Mario Roberto Morales
Siglo Veintiuno. Guatemala, septiembre del 2003.


El pasado domingo 27 de julio, a eso de las once de la mañana, estaba yo parado ante la sobria losa de la tumba de Camilo José Cela, en Iria Flavia, un pueblecito que se despliega por la carretera que viene de Santiago de Compostela y que se une a Padrón en una sola comunidad. La tumba de Cela está situada debajo de un olivar. Su loza es rústica, morroñosa y como hecha al descuido.

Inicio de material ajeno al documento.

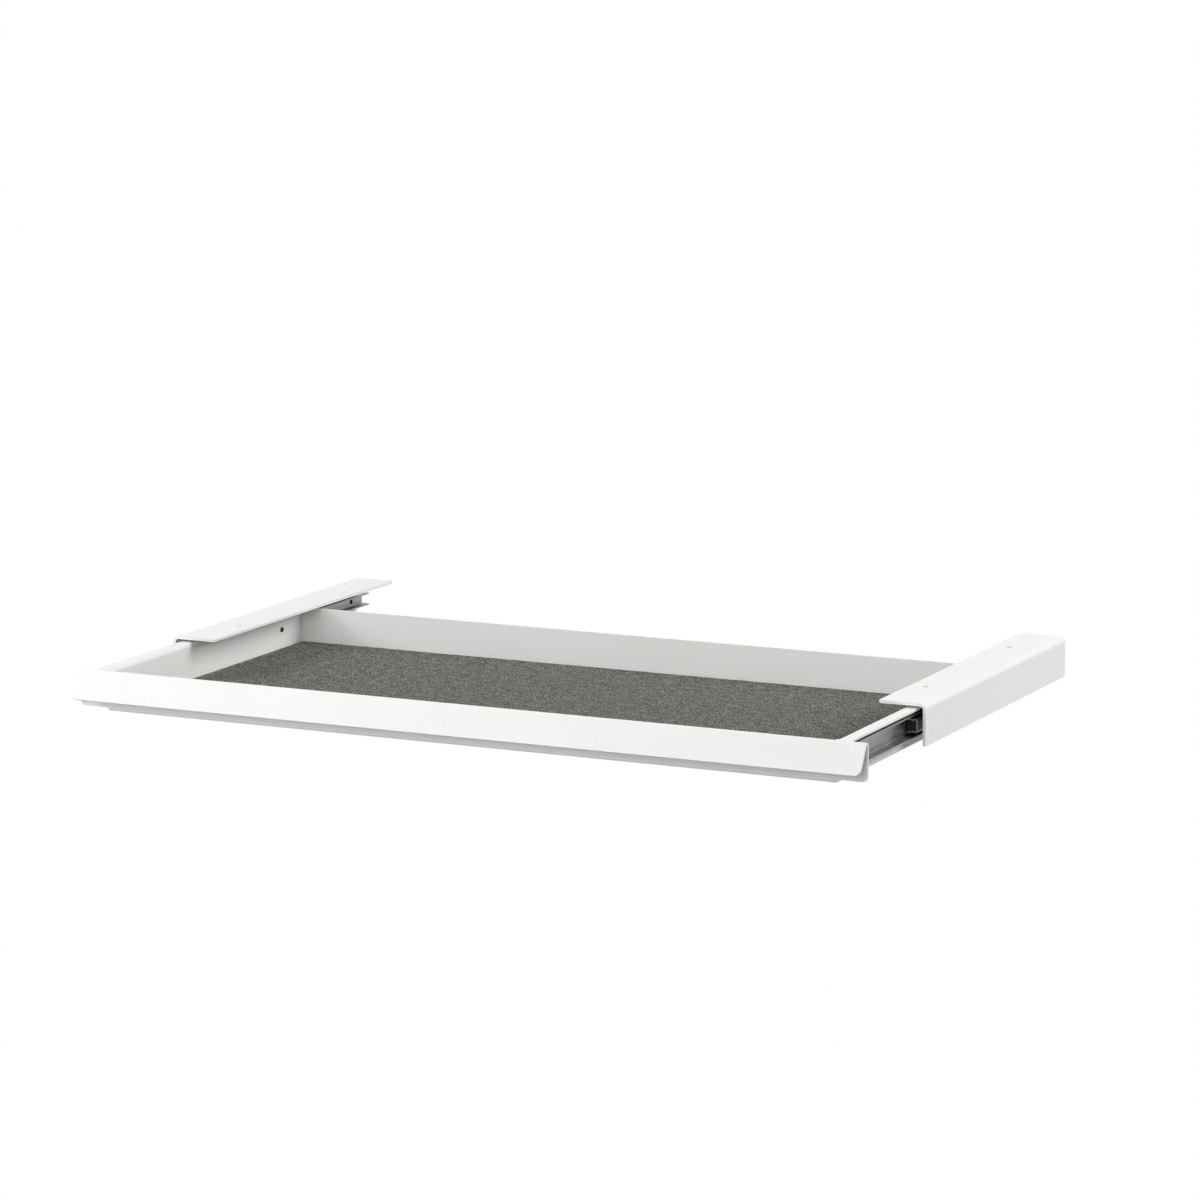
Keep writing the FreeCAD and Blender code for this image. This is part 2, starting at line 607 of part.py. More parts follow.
# Felt mat on the tray's floor
felt = new_body("felt_mat")
profile = outline(
    felt, "felt_outline", "XY_Plane", "floor_top",
    rectangle("-felt_side", "felt_side", "felt_front", "felt_back"),
)
pad(felt, "felt_pad", profile, "felt_thickness")
round_edges(felt, "felt_corners", "felt_corner", lambda m, d: along(d, "z"))
nodes.append(felt)

# Drawer rails: the larger channel, open outwards, screwed to the tray's side wall.
# Catches punched in at the back end keep the cage in.
for hand, side in SIDES.items():
    rail = new_body(f"{hand}_drawer_rail")
    channel = [
        ("drawer_lip", "drawer_flange_inner"),
        ("drawer_lip", "drawer_flange_outer"),
        ("ball_line + race_hump", "drawer_flange_outer", "race_back", "left"),
        ("ball_line - race_hump", "drawer_flange_outer"),
        ("wall_outer + rail_outer_bend", "drawer_flange_outer", "rail_outer_bend", "left"),
        ("wall_outer", "drawer_flange_outer - rail_outer_bend"),
        ("wall_outer", "rail_outer_bend - drawer_flange_outer", "rail_outer_bend", "left"),
        ("wall_outer + rail_outer_bend", "-drawer_flange_outer"),
        ("ball_line - race_hump", "-drawer_flange_outer", "race_back", "left"),
        ("ball_line + race_hump", "-drawer_flange_outer"),
        ("drawer_lip", "-drawer_flange_outer"),
        ("drawer_lip", "-drawer_flange_inner"),
        ("ball_line + race_mouth", "-drawer_flange_inner", "race_radius", "right"),
        ("ball_line - race_mouth", "-drawer_flange_inner"),
        ("drawer_web + rail_bend", "-drawer_flange_inner", "rail_bend", "right"),
        ("drawer_web", "rail_bend - drawer_flange_inner"),
        ("drawer_web", "drawer_flange_inner - rail_bend", "rail_bend", "right"),
        ("drawer_web + rail_bend", "drawer_flange_inner"),
        ("ball_line - race_mouth", "drawer_flange_inner", "race_radius", "right"),
        ("ball_line + race_mouth", "drawer_flange_inner"),
    ]
    profile = outline(
        rail, f"{hand}_drawer_channel", "XZ_Plane", "drawer_rail_front", channel, side, "slide_level"
    )
    pad(rail, f"{hand}_drawer_channel_pad", profile, "slide_length", True)
    catch_foot = "ball_rise - race_radius + catch_clearance"
    for which, way in {"upper": 1, "lower": -1}.items():
        catch = rectangle(
            "ball_line - catch_width / 2", "ball_line + catch_width / 2",
            f"{way} * ({catch_foot})", f"{way} * (ball_rise + race_radius + rail_sheet / 2)",
        )
        profile = outline(
            rail, f"{hand}_{which}_catch", "XZ_Plane", "drawer_rail_back - catch_length",
            catch, side, "slide_level",
        )
        pad(rail, f"{hand}_{which}_catch_pad", profile, "catch_length", True)
    holes = circles(
        rail, f"{hand}_rail_holes", "YZ_Plane", f"{side} * wall_outer", rail_screw_places, "screw_hole"
    )
    pocket(rail, f"{hand}_rail_holes_cut", holes, "rail_sheet", side > 0)
    nodes.append(rail)

# Drawer rail screws: low dark heads inside the tray, ends flush in the rail's web
for hand, side in SIDES.items():
    screws = []
    for end, place in {"front": front_screw, "back": back_screw}.items():
        half = [
            (f"{side} * (wall_inner - screw_head_height)", "0"),
            (f"{side} * (drawer_web - rail_screw_short)", "0"),
            (f"{side} * (drawer_web - rail_screw_short)", "screw_diameter / 2"),
            (f"{side} * wall_inner", "screw_diameter / 2"),
            (f"{side} * wall_inner", "screw_head / 2"),
            (f"{side} * (wall_inner - screw_head_height)", "screw_head / 2"),
        ]
        screws.append(turned(f"{hand}_rail_screw_{end}", "XZ_Plane", place, "slide_level", half))
    nodes.append(group(f"{hand}_rail_screws", screws))

# Ball cages: thin channels between the rails, with a row of ball pockets above and below
for hand, side in SIDES.items():
    cage = new_body(f"{hand}_ball_cage")
    strip_low = "ball_rise - cage_sheet / 2"
    strip_high = "ball_rise + cage_sheet / 2"
    channel = [
        ("cage_strip_edge", strip_low),
        ("cage_strip_edge", strip_high),
        ("cage_web_outer", strip_high, "cage_sheet", "left"),
        ("cage_web_inner", strip_low),
        ("cage_web_inner", f"-({strip_low})", "cage_sheet", "left"),
        ("cage_web_outer", f"-({strip_high})"),
        ("cage_strip_edge", f"-({strip_high})"),
        ("cage_strip_edge", f"-({strip_low})"),
        ("cage_web_outer", f"-({strip_low})"),
        ("cage_web_outer", strip_low),
    ]
    profile = outline(
        cage, f"{hand}_cage_section", "XZ_Plane", "cage_middle - cage_length / 2",
        channel, side, "slide_level",
    )
    pad(cage, f"{hand}_cage_section_pad", profile, "cage_length", True)
    first_ball = "cage_middle - ball_pitch * (balls_per_row - 1) / 2"
    around = octagon(f"{side} * ball_line", first_ball, "ball_pocket")
    hole = outline(
        cage, f"{hand}_ball_pocket", "XY_Plane", "slide_level + slide_height / 2", around
    )
    cut = pocket(cage, f"{hand}_ball_pocket_cut", hole, "slide_height")
    row_of(cage, f"{hand}_ball_pockets", cut, hole, "V_Axis", "ball_pitch", "balls_per_row")
    nodes.append(cage)

    # Each ball is a many-sided bead, whose corners lie on the true ball
    balls = []
    for i in range(int(size("balls_per_row"))):
        for way in (1, -1):
            ball = new_body(f"{hand}_ball")
            place = f"({first_ball} + {i} * ball_pitch)"
            around = octagon(f"{side} * ball_line", f"{way} * ball_rise", "ball_flat")
            profile = outline(
                ball, f"{hand}_ball_around", "XZ_Plane", f"{place} - ball_flat",
                around, 1, "slide_level",
            )
            pad(ball, f"{hand}_ball_pad", profile, "2 * ball_flat", True)
            round_edges(
                ball, f"{hand}_ball_bevel", "ball_bevel",
                lambda m, d, p=place: not near(m.y, p, size("ball_flat") / 2),
                "Chamfer", "Size",
            )
            balls.append(ball)
    nodes.append(group(f"{hand}_balls", balls))

doc.recompute()

# Every object must be sound before anything is written
for thing in doc.Objects:
    if "Invalid" in thing.State or "Error" in thing.State:
        raise ValueError(f"{thing.Label} is {thing.State}")
for node in nodes:
    if node.Shape.isNull() or not node.Shape.isValid():
        raise ValueError(f"{node.Label} has no sound shape")

for node in nodes:
    box = node.Shape.BoundBox
    print(
        f"{node.Label}: {len(node.Shape.Solids)} solids, {node.Shape.Volume:.1f} mm3, "
        f"x {box.XMin:.2f} {box.XMax:.2f}, y {box.YMin:.2f} {box.YMax:.2f}, "
        f"z {box.ZMin:.2f} {box.ZMax:.2f}"
    )
    node.Shape.exportStep(f"parts/{node.Label}.step")
print(len(nodes), "nodes")
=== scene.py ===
# %% [markdown]
# # A desk drawer, dressed for a product picture
# The drawer is a shallow tray of white sheet metal. It hangs under a desk top from two angle
# brackets and rolls out on a pair of small ball-bearing slides. The engineering model already
# holds every part at its real size, so this lesson adds what paint, steel, felt and plastic
# look like, softens the edges that a press brake leaves, and sets up the studio.

# %% Load the drawer
import bmesh
import bpy
import json
import math
from mathutils import Matrix, Vector, noise


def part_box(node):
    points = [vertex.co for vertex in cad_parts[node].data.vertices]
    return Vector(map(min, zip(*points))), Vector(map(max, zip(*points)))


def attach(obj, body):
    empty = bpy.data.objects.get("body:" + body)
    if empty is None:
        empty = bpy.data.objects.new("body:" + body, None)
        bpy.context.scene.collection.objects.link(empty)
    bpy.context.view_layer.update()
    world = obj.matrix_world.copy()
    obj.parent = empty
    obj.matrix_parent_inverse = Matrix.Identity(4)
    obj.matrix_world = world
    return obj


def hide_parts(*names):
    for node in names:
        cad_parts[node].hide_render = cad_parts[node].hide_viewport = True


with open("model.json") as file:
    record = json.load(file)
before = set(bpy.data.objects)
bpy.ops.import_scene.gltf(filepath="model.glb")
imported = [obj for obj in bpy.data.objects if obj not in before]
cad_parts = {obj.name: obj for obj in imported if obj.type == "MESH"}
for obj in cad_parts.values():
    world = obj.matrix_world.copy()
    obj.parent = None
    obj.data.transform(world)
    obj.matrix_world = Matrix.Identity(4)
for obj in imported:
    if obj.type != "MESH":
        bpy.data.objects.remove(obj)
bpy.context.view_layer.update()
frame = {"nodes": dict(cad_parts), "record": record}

MM = 0.001
SIDES = ("left", "right")

# %% [markdown]
# The picture was taken with a long lens from the front right, a little above the drawer. A long
# lens keeps the far bracket nearly as large as the near one. The camera's turn is written as
# three angles in degrees, read from the brackets' edges. The lens and the sensor are in
# millimetres.

# %% Camera
CAMERA_PLACE = Vector((1.44217, -3.01226, 0.62697))
CAMERA_LENS = 137.56
SENSOR_WIDTH = 36
SIGHT_RANGE = 60
CAMERA_ROUND = 25.82
CAMERA_DOWN = 10.18
CAMERA_ROLL = -0.15


def aim(camera, place, turn_round, look_down, roll):
    """Stands a camera in its place, turns it about the upright axis, tips and rolls it."""
    turned = Matrix.Rotation(math.radians(turn_round), 4, "Z")
    tipped = Matrix.Rotation(math.radians(90 - look_down), 4, "X")
    rolled = Matrix.Rotation(math.radians(roll), 4, "Z")
    camera.matrix_world = Matrix.Translation(place) @ turned @ tipped @ rolled


camera_data = bpy.data.cameras.new("studio_camera")
camera_data.lens = CAMERA_LENS
camera_data.sensor_width = SENSOR_WIDTH
camera_data.clip_end = SIGHT_RANGE
camera = bpy.data.objects.new("studio_camera", camera_data)
bpy.context.collection.objects.link(camera)
aim(camera, CAMERA_PLACE, CAMERA_ROUND, CAMERA_DOWN, CAMERA_ROLL)
bpy.context.scene.camera = camera
print("camera at", tuple(round(v, 3) for v in CAMERA_PLACE))

# %% [markdown]
# A material is a small chain of nodes, and a few helpers keep the chains short. The first one
# starts a material. The next adds a noise that reads the piece's own coordinates in metres, so
# that its grain keeps its real size. The others map a noise onto a range of numbers or onto
# colours, turn it into bumps of a known height, reckon with two or three numbers, and lead the
# results into the material's main shader. A noise's detail says how many finer layers it has.

# %% Helpers for the finishes
LITTLE_DETAIL = 2.0
SOME_DETAIL = 3.0
MUCH_DETAIL = 4.0


def start_finish(name, colour, roughness, metallic=0.0):
    """A new material with its main shader's plain values set."""
    finish = bpy.data.materials.new(name)
    finish.use_nodes = True
    shader = finish.node_tree.nodes["Principled BSDF"]
    shader.inputs["Base Color"].default_value = (*colour, 1)
    shader.inputs["Roughness"].default_value = roughness
    shader.inputs["Metallic"].default_value = metallic
    finish.diffuse_color = (*colour, 1)
    return finish, finish.node_tree, shader


def grain(tree, size, detail, stretch=(1, 1, 1), turn=(0, 0, 0)):
    """Noise whose blotches are about the given size in metres, stretched along an axis."""
    place = tree.nodes.new("ShaderNodeTexCoord")
    mapping = tree.nodes.new("ShaderNodeMapping")
    mapping.inputs["Scale"].default_value = stretch
    mapping.inputs["Rotation"].default_value = turn
    noise_node = tree.nodes.new("ShaderNodeTexNoise")
    noise_node.inputs["Scale"].default_value = 1 / size
    noise_node.inputs["Detail"].default_value = detail
    tree.links.new(place.outputs["Object"], mapping.inputs["Vector"])
    tree.links.new(mapping.outputs["Vector"], noise_node.inputs["Vector"])
    return noise_node.outputs["Fac"]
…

Ese día, mi amiga gallega Herminda, nuestro amigo estadounidense Stan y yo, íbamos de compras al mercado de Padrón, cuando de pronto recordé un artículo, creo que publicado en El País con ocasión de la muerte de Cela, en el que su autora se extrañaba de los tiernos comentarios que sobre él se hacían ahora que estaba muerto, cuando en realidad todo el mundo sabía que, según sus palabras, "era un señor muy desagradable". De hecho, basta ver intervenciones filmadas de Cela para saber qué se entiende aquí por "muy desagradable", a saber: prepotente, abusivo, humillador, cínico, entre otras características. De hecho, a Herminda no le simpatizaba en vida, pero accedió a que fuéramos a ver la tumba.

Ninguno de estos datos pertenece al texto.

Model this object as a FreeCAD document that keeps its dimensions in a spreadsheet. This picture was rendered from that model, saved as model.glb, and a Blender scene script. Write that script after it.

El punto central de aquel artículo tenía que ver con la exaltación virtuosa que se hace de quien muere, aunque en vida no haya sido ni por asomo la persona que en ausencia es evocada por sus exégetas, y también con la noción moralista de que no hay que hablar mal de los muertos aunque quienes ahora los exaltan sepan muy bien que en vida se pasaron de vivos. La muerte, vista como el milagro que pone fuera de juego a un estorboso vivillo, resulta a menudo ocasión para las más desmedidas opiniones sobre las virtudes del difunto, pues éste no representa ya peligro alguno ni motivo de envidias, rencores o malediciencias y, por tanto, se le puede santificar con la misma facilidad con que en vida se le satanizaba. Total, ya está muerto. Esto tiene que ver también con que al común de la gente se le hace inconfesable admitir que a menudo sigue sintiendo por el occiso el mismo desprecio que le profesaba en vida, y suele aliviar su mala conciencia vociferando sus exiguas virtudes por encima de sus abrumadores defectos. Al menos este era el caso de Cela según el artículo que seguía recordando entonces, mirando la enorme losa de su tumba, casi a ras del suelo, bajo la sombra benigna de la oliveira gallega.

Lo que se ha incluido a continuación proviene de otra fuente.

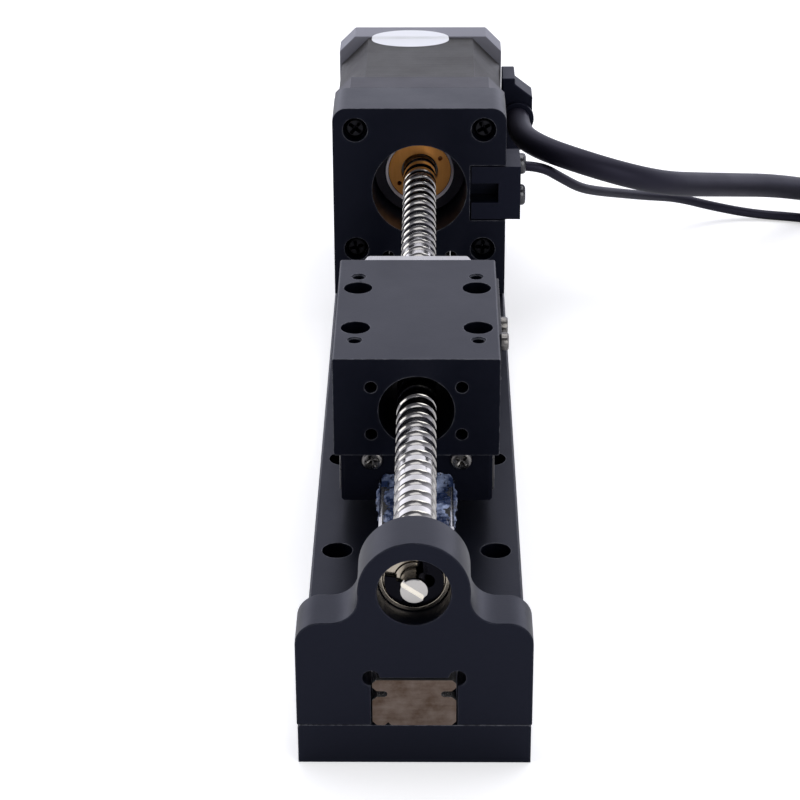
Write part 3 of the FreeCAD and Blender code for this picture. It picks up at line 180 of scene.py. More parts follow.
def shade_world():
    """A world whose strength is a share for the depth times a share for the height."""
    world = bpy.data.worlds.new("studio")
    bpy.context.scene.world = world
    world.use_nodes = True
    tree = world.node_tree
    tree.nodes.clear()
    place = add_node(tree, "ShaderNodeTexCoord")
    axes = add_node(tree, "ShaderNodeSeparateXYZ", {"Vector": place.outputs["Generated"]})
    depth = rescale(tree, axes.outputs["Y"], (-0.55, 0.45), (0.15, 1.0), interpolation_type="SMOOTHSTEP")
    height = rescale(tree, axes.outputs["Z"], (0.2, 0.65), (1.75, 0.68))
    path = add_node(tree, "ShaderNodeLightPath")
    studio = add_node(tree, "ShaderNodeBackground", {
        "Color": STUDIO_TINT, "Strength": reckon(tree, "MULTIPLY", depth, height)})
    white = add_node(tree, "ShaderNodeBackground", {"Strength": 1.0})
    mix = add_node(tree, "ShaderNodeMixShader", {
        "Fac": path.outputs["Is Camera Ray"], 1: studio.outputs["Background"],
        2: white.outputs["Background"]})
    add_node(tree, "ShaderNodeOutputWorld", {"Surface": mix.outputs["Shader"]})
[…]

A los escritores (que tantas envidias y pasiones bajas producen en colegas, amigos, enemigos y en ese personal paraliterario que ronda los ambientes letrados y que está poblado por la prolífica especie de la mediocridad) el mejor homenaje que se les puede hacer, tanto en la vida como en la muerte, es leer sus libros y opinar sobre ellos con responsabilidad e inteligencia, poco importa si bien o mal. Lo que digamos de sus virtudes o flaquezas, antes o después de su muerte, es lo menos importante porque eso se pudre y se lo lleva el viento como a la hojarasca. Los libros, empero, permanecen. Los malos a mendudo se quedan demasiado tiempo entre los lectores, pero tarde o temprano también se los lleva el viento. Suele ocurrir asimismo que los que obtuvieron fama en vida del autor sean enterrados luego en el olvido de las generaciones futuras, y que los que sufrieron la marginación y el desdén sean descubiertos póstumamente por el mismo viento implacable, aunque tal vez sus autores hayan sido unos zánganos, sinverguenzas, cínicos, manipuladores y arrogantes. Claro que cuando a estos rasgos se une la mediocridad literaria, pues ni hablar. Aquí no hay escritor ni obra ni nada más que un farsante que en buena hora se murió o que en mala hora sigue robando oxígeno y viviendo horas extras. Este no fue, claro, el caso de Cela, aunque las anécdotas que se cuentan de él, y que poco tienen que ver con la literatura, bien le han valido al Premio Nóbel gallego el triste título de "señor muy desagradable", por decir lo menos.

En mi letal país acaba de fallecer el novelista Mario Monteforte Toledo. Leyendo por internet algunas esperpénticas notas luctuosas en la prensa local, evoqué aquel domingo en que me paré bajo la sombra del olivar sobre la tumba de Cela después de haber recordado un artículo alusivo y oportuno. Esa vez pensé, como pienso ahora, que algunos escritores ven en la pose de otro un modelo irresistible para construirse una imagen propia, aunque ésta sea, por las más extrañas razones, la de "un señor muy desagradable".